**DIRECTIVE:**
For each line that holds "axes", copy the line out.

**DATA FOR THIS TASK:**
--*--

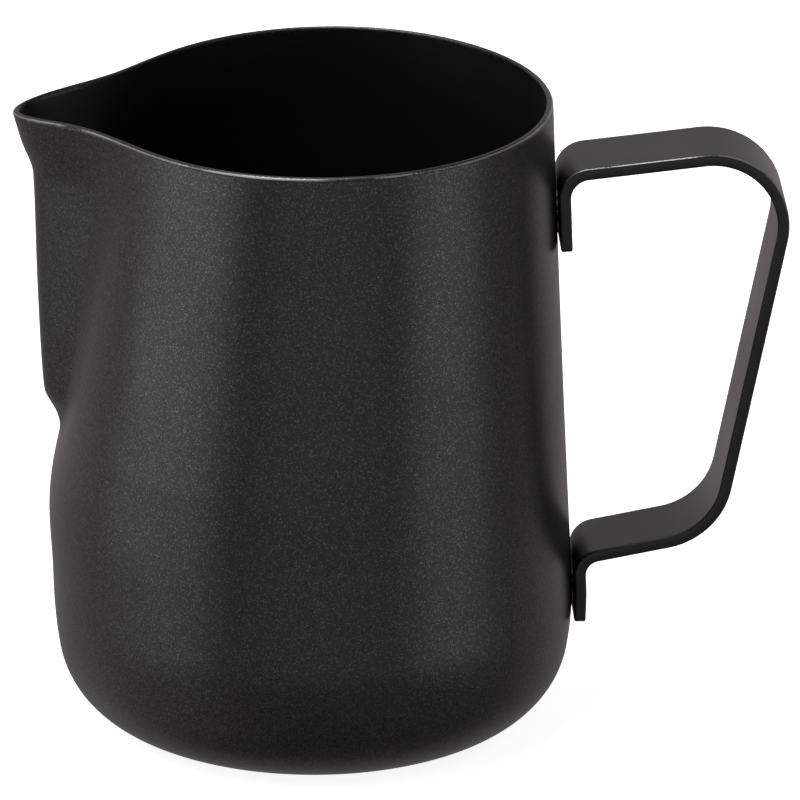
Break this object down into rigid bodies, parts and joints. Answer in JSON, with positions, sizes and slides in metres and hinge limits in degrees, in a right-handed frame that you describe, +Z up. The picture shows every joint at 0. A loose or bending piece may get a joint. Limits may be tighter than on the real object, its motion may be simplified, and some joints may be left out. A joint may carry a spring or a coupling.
{
  "type": "milk frothing pitcher",
  "caption": "Matte black steel pitcher for frothing and pouring milk: tapered pressed cup with a pointed pouring spout and a bent flat strap handle.",
  "frame": {"origin": "on the cup's axis, in the plane of the flat base that it stands on", "axes": "+Z up along the cup's axis, +X towards the handle, -X towards the spout"},
  "size_m": [0.1326, 0.09, 0.1112],
  "materials": {
    "cup_coat": "matte black powder coat with a fine metallic grain",
    "strap_coat": "smooth matte black coat",
    "weld_metal": "bare steel, fused"
  },
  "bodies": {
    "root": {"pitcher_body": "cup_coat", "handle_strap": "strap_coat", "spot_weld_upper_top": "weld_metal", "spot_weld_upper_bottom": "weld_metal", "spot_weld_lower_top": "weld_metal", "spot_weld_lower_bottom": "weld_metal"}
  },
  "joints": []
}
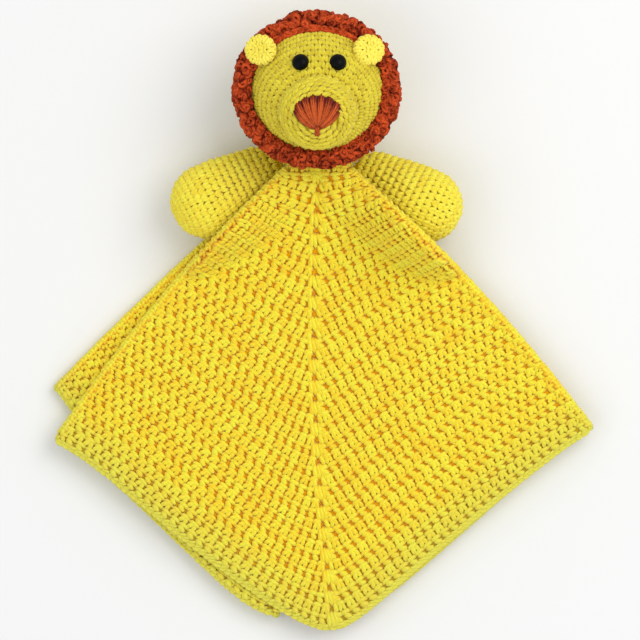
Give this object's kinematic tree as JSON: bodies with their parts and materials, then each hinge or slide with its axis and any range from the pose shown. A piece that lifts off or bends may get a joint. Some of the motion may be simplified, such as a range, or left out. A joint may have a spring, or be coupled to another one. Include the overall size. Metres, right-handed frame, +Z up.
{
  "type": "comfort blanket lovey",
  "caption": "Crocheted lion comfort blanket: a stuffed head with a curled mane and two stuffed arms sewn on the gathered centre of a square blanket folded in quarters",
  "frame": {"origin": "middle of the underside, on the surface that the toy lies on", "axes": "+X to the right of the face as seen, +Y from the blanket's corner to the crown, +Z up from the surface, out of the face"},
  "size_m": [0.3286, 0.3802, 0.093],
  "materials": {
    "blanket_yarn": "matte crocheted yarn",
    "yellow_yarn": "matte crocheted yarn",
    "rust_yarn": "matte curled yarn",
    "nose_yarn": "satin stitched yarn",
    "eye_plastic": "glossy black",
    "washer_plastic": "matte",
    "stuffing": "matte"
  },
  "bodies": {
    "blanket_body": {"blanket": "blanket_yarn", "neck_seam": "yellow_yarn", "left_arm_seam": "yellow_yarn", "right_arm_seam": "yellow_yarn"},
    "head": {"head_cover": "yellow_yarn", "head_filling": "stuffing", "mane": "rust_yarn", "muzzle_cover": "yellow_yarn", "muzzle_filling": "stuffing", "muzzle_seam": "yellow_yarn", "nose_embroidery": "nose_yarn", "mouth_stitch": "nose_yarn", "left_eye": "eye_plastic", "right_eye": "eye_plastic", "left_eye_washer": "washer_plastic", "right_eye_washer": "washer_plastic", "left_ear": "yellow_yarn", "right_ear": "yellow_yarn", "left_ear_seam": "yellow_yarn", "right_ear_seam": "yellow_yarn"},
    "left_arm": {"left_arm_cover": "yellow_yarn", "left_arm_filling": "stuffing"},
    "right_arm": {"right_arm_cover": "yellow_yarn", "right_arm_filling": "stuffing"}
  },
  "joints": [
    {"name": "head_nod", "type": "hinge", "parent": "blanket_body", "child": "head", "pos_m": [-0.0022, 0.1005, 0.03371], "axis": [1, 0, 0], "range_deg": [0, 60]},
    {"name": "left_arm_swing", "type": "hinge", "parent": "blanket_body", "child": "left_arm", "pos_m": [-0.03721, 0.08893, 0.015], "axis": [0, 0, -1], "range_deg": [0, 40]},
    {"name": "right_arm_swing", "type": "hinge", "parent": "blanket_body", "child": "right_arm", "pos_m": [0.03179, 0.08593, 0.015], "axis": [0, 0, 1], "range_deg": [0, 40]}
  ]
}
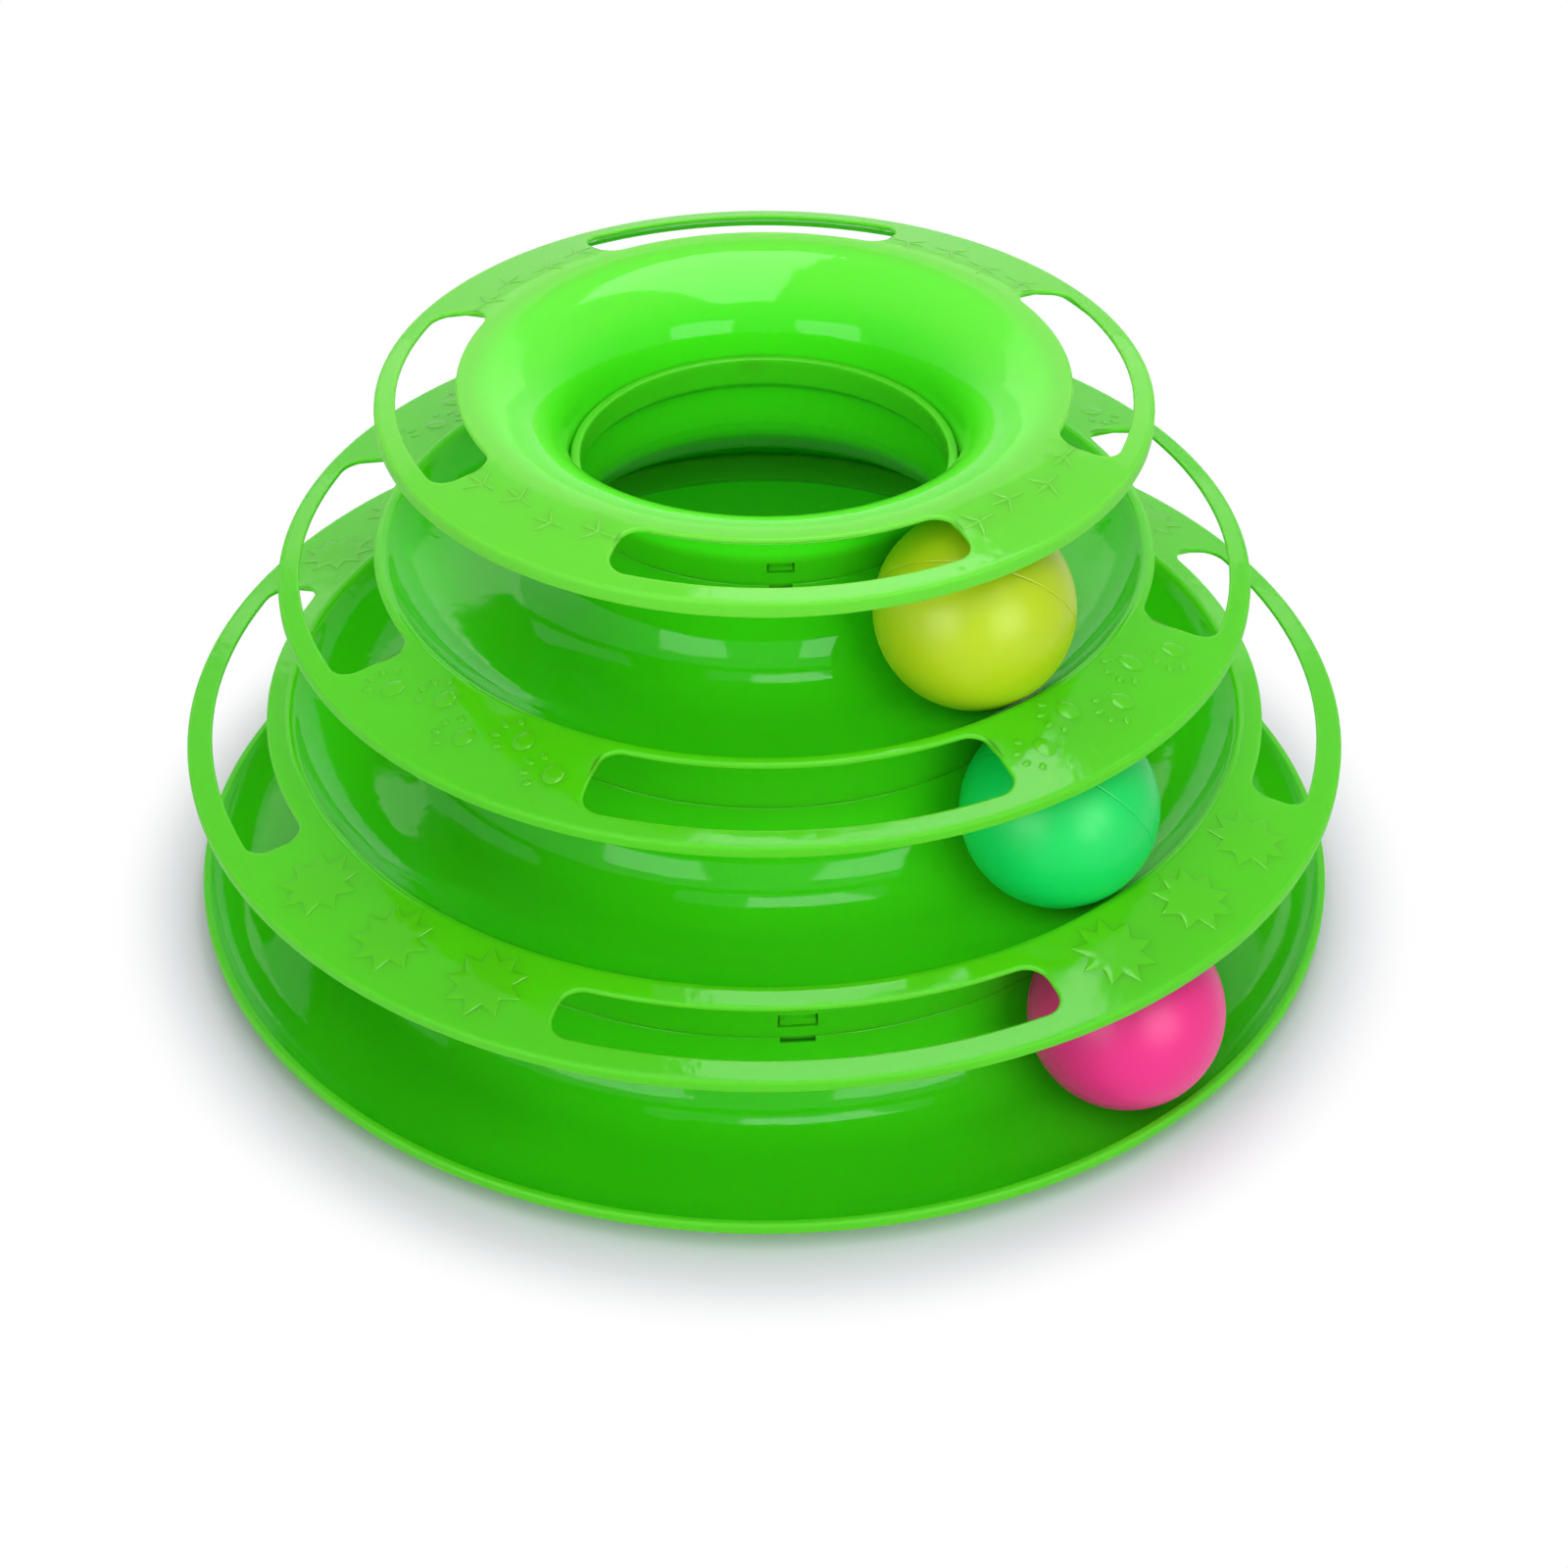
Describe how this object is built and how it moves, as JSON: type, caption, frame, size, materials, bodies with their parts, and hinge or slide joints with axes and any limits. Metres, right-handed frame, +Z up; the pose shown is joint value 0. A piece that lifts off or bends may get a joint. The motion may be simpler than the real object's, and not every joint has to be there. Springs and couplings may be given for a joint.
{
  "type": "cat ball track toy",
  "caption": "Round stepped tower of open ring tracks, with curved paw slots through each brim and a captive ball that rolls in each trough.",
  "frame": {"origin": "centre of the tower's axis, on the floor under the rubber pads", "axes": "+Z up along the tower's axis; -Y is the side that the picture shows in front"},
  "size_m": [0.25, 0.25, 0.1249],
  "materials": {
    "green_plastic": "glossy, slightly translucent moulded polypropylene",
    "pink_ball_plastic": "satin moulded plastic",
    "green_ball_plastic": "satin moulded plastic",
    "yellow_ball_plastic": "satin moulded plastic",
    "clear_rubber": "frosted soft rubber"
  },
  "bodies": {
    "tower": {"base_track": "green_plastic", "lower_track": "green_plastic", "upper_track": "green_plastic", "top_ring": "green_plastic", "foot_pad_front_right": "clear_rubber", "foot_pad_back_right": "clear_rubber", "foot_pad_back_left": "clear_rubber", "foot_pad_front_left": "clear_rubber"},
    "pink_ball": {"pink_ball_upper_half": "pink_ball_plastic", "pink_ball_lower_half": "pink_ball_plastic"},
    "green_ball": {"green_ball_upper_half": "green_ball_plastic", "green_ball_lower_half": "green_ball_plastic"},
    "yellow_ball": {"yellow_ball_upper_half": "yellow_ball_plastic", "yellow_ball_lower_half": "yellow_ball_plastic"}
  },
  "joints": [
    {"name": "pink_ball_roll", "type": "hinge", "parent": "tower", "child": "pink_ball", "pos_m": [0, 0, 0.0233], "axis": [0, 0, 1], "continuous": true},
    {"name": "green_ball_roll", "type": "hinge", "parent": "tower", "child": "green_ball", "pos_m": [0, 0, 0.06127], "axis": [0, 0, 1], "continuous": true},
    {"name": "yellow_ball_roll", "type": "hinge", "parent": "tower", "child": "yellow_ball", "pos_m": [0, 0, 0.09924], "axis": [0, 0, 1], "continuous": true}
  ]
}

--*--

**RESULT:**
  "frame": {"origin": "on the cup's axis, in the plane of the flat base that it stands on", "axes": "+Z up along the cup's axis, +X towards the handle, -X towards the spout"},
  "frame": {"origin": "middle of the underside, on the surface that the toy lies on", "axes": "+X to the right of the face as seen, +Y from the blanket's corner to the crown, +Z up from the surface, out of the face"},
Describe how this object is built and how it moves, as JSON: type, caption, frame, size, materials, bodies with their parts, and hinge or slide joints with axes and any limits. Metres, right-handed frame, +Z up; the pose shown is joint value 0. A piece that lifts off or bends may get a joint. The motion may be simpler than the real object's, and not every joint has to be there. Springs and couplings may be given for a joint.
  "frame": {"origin": "centre of the tower's axis, on the floor under the rubber pads", "axes": "+Z up along the tower's axis; -Y is the side that the picture shows in front"},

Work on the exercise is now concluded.